Stored items:
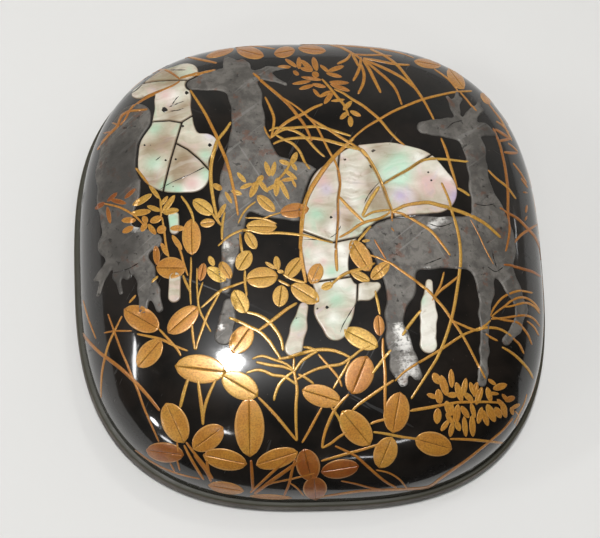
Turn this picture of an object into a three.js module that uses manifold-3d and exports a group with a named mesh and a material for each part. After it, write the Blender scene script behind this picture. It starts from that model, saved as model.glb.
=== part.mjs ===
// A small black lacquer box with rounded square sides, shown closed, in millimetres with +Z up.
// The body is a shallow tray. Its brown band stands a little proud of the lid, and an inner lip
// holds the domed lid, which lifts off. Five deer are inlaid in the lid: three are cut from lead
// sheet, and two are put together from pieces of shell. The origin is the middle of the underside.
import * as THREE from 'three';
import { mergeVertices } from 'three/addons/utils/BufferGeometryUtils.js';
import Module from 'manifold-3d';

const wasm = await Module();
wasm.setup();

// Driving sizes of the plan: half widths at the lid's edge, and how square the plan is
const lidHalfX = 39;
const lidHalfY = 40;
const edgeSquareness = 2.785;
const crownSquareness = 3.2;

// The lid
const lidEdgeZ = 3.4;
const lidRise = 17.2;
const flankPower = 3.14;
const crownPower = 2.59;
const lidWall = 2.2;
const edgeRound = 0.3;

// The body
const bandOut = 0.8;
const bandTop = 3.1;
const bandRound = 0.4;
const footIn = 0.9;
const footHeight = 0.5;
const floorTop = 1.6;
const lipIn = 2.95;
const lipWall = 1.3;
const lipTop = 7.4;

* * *

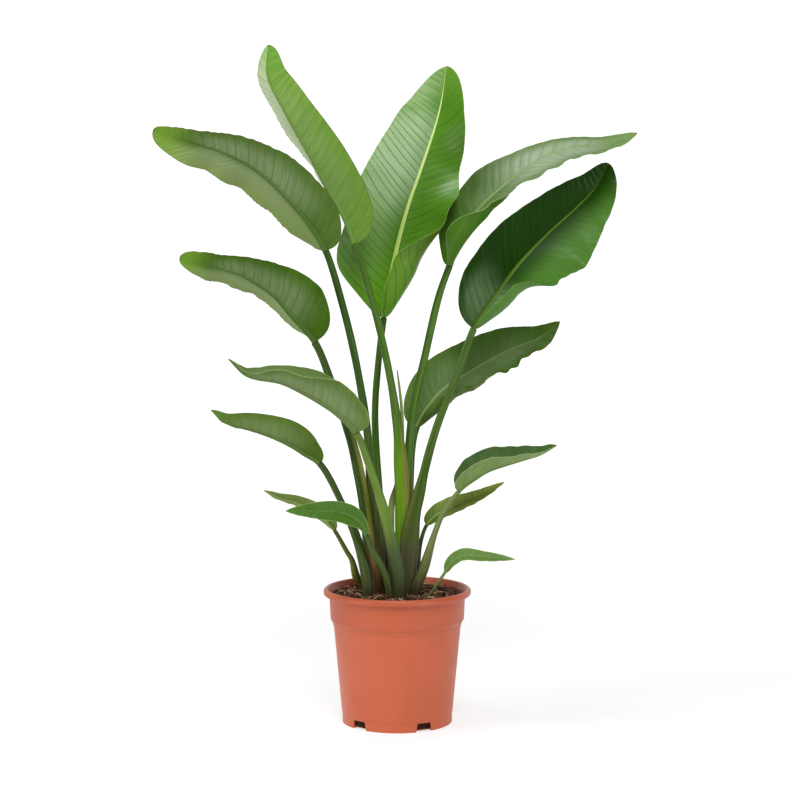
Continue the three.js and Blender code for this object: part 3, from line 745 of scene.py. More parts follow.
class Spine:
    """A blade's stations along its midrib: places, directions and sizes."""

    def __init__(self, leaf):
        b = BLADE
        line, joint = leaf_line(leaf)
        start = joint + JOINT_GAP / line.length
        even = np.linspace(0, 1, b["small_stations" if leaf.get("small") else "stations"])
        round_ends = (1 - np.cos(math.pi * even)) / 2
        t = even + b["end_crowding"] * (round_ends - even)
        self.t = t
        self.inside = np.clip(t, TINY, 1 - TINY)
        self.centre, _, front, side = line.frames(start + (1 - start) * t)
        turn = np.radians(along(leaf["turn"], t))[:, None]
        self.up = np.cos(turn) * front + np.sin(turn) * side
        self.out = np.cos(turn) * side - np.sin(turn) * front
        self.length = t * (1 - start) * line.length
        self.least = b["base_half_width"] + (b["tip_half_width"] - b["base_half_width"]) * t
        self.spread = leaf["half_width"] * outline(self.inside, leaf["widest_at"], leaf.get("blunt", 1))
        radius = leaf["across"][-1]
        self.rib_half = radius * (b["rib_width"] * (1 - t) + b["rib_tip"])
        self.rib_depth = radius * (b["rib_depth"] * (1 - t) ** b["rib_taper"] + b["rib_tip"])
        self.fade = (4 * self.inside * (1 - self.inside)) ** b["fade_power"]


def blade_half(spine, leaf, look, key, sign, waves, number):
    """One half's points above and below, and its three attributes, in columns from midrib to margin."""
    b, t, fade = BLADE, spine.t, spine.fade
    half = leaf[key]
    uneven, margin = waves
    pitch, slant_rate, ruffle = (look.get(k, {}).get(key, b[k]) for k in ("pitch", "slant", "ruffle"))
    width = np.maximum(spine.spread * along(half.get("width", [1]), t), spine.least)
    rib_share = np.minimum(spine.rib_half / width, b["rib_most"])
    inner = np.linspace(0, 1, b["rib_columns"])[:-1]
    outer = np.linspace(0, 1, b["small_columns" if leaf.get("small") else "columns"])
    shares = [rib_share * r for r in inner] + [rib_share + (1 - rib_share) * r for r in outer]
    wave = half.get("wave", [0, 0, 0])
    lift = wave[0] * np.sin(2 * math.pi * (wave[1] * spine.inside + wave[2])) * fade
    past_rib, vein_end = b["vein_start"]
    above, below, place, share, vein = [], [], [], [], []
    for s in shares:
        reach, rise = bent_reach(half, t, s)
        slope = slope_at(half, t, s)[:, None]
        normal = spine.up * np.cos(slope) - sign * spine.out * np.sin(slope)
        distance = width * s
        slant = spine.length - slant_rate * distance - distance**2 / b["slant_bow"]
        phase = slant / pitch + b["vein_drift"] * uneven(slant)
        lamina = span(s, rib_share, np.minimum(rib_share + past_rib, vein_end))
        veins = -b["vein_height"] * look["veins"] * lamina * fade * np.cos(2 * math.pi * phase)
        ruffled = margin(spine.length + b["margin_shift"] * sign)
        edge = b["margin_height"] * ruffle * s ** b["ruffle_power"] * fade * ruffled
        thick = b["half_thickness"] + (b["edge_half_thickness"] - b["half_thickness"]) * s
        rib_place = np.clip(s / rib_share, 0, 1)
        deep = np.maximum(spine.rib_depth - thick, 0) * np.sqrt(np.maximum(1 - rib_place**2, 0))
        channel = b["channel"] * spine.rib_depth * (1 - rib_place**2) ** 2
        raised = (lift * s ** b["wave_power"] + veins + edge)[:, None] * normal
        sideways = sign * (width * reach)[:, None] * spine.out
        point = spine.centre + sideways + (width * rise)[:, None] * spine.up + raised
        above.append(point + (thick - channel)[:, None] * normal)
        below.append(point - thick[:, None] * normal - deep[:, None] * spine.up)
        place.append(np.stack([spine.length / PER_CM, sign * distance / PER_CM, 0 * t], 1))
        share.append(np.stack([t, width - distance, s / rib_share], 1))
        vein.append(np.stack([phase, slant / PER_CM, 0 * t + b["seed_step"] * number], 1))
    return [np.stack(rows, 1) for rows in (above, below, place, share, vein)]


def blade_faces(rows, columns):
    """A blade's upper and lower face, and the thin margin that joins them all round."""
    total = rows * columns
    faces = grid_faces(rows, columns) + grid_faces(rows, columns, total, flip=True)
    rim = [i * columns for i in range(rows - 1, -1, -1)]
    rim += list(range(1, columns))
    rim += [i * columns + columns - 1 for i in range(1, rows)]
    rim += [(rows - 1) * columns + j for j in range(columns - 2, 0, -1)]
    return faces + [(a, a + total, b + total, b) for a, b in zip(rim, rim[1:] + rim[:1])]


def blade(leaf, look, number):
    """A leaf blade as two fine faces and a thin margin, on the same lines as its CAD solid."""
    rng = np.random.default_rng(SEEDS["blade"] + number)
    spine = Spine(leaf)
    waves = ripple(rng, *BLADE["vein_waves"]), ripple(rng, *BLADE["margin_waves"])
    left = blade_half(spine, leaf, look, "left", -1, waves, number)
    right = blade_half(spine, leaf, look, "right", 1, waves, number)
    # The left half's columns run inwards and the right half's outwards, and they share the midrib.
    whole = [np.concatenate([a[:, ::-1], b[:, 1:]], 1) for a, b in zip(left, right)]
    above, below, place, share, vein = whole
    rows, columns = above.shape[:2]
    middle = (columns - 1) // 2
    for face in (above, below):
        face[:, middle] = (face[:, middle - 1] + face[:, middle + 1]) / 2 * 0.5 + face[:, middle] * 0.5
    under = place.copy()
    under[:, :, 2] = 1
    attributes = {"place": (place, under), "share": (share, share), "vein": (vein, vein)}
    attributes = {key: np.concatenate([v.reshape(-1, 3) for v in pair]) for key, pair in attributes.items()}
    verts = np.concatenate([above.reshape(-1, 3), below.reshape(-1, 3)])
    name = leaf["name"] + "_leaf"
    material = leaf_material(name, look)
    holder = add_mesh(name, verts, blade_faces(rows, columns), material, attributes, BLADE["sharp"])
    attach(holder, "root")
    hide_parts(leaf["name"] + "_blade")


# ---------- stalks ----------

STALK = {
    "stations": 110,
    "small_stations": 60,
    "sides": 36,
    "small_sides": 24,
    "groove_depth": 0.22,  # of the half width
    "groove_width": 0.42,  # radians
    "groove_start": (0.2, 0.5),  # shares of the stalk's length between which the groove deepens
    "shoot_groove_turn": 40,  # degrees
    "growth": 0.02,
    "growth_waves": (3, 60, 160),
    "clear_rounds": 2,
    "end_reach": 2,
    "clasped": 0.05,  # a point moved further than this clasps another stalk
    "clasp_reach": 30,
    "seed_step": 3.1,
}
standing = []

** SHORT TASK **
Repeat exactly the lines from the one that contains "Turn this picture" through the one that contains "const edgeRound = 0.3;", and only those.

** WRITTEN RESPONSE **
Turn this picture of an object into a three.js module that uses manifold-3d and exports a group with a named mesh and a material for each part. After it, write the Blender scene script behind this picture. It starts from that model, saved as model.glb.
=== part.mjs ===
// A small black lacquer box with rounded square sides, shown closed, in millimetres with +Z up.
// The body is a shallow tray. Its brown band stands a little proud of the lid, and an inner lip
// holds the domed lid, which lifts off. Five deer are inlaid in the lid: three are cut from lead
// sheet, and two are put together from pieces of shell. The origin is the middle of the underside.
import * as THREE from 'three';
import { mergeVertices } from 'three/addons/utils/BufferGeometryUtils.js';
import Module from 'manifold-3d';

const wasm = await Module();
wasm.setup();

// Driving sizes of the plan: half widths at the lid's edge, and how square the plan is
const lidHalfX = 39;
const lidHalfY = 40;
const edgeSquareness = 2.785;
const crownSquareness = 3.2;

// The lid
const lidEdgeZ = 3.4;
const lidRise = 17.2;
const flankPower = 3.14;
const crownPower = 2.59;
const lidWall = 2.2;
const edgeRound = 0.3;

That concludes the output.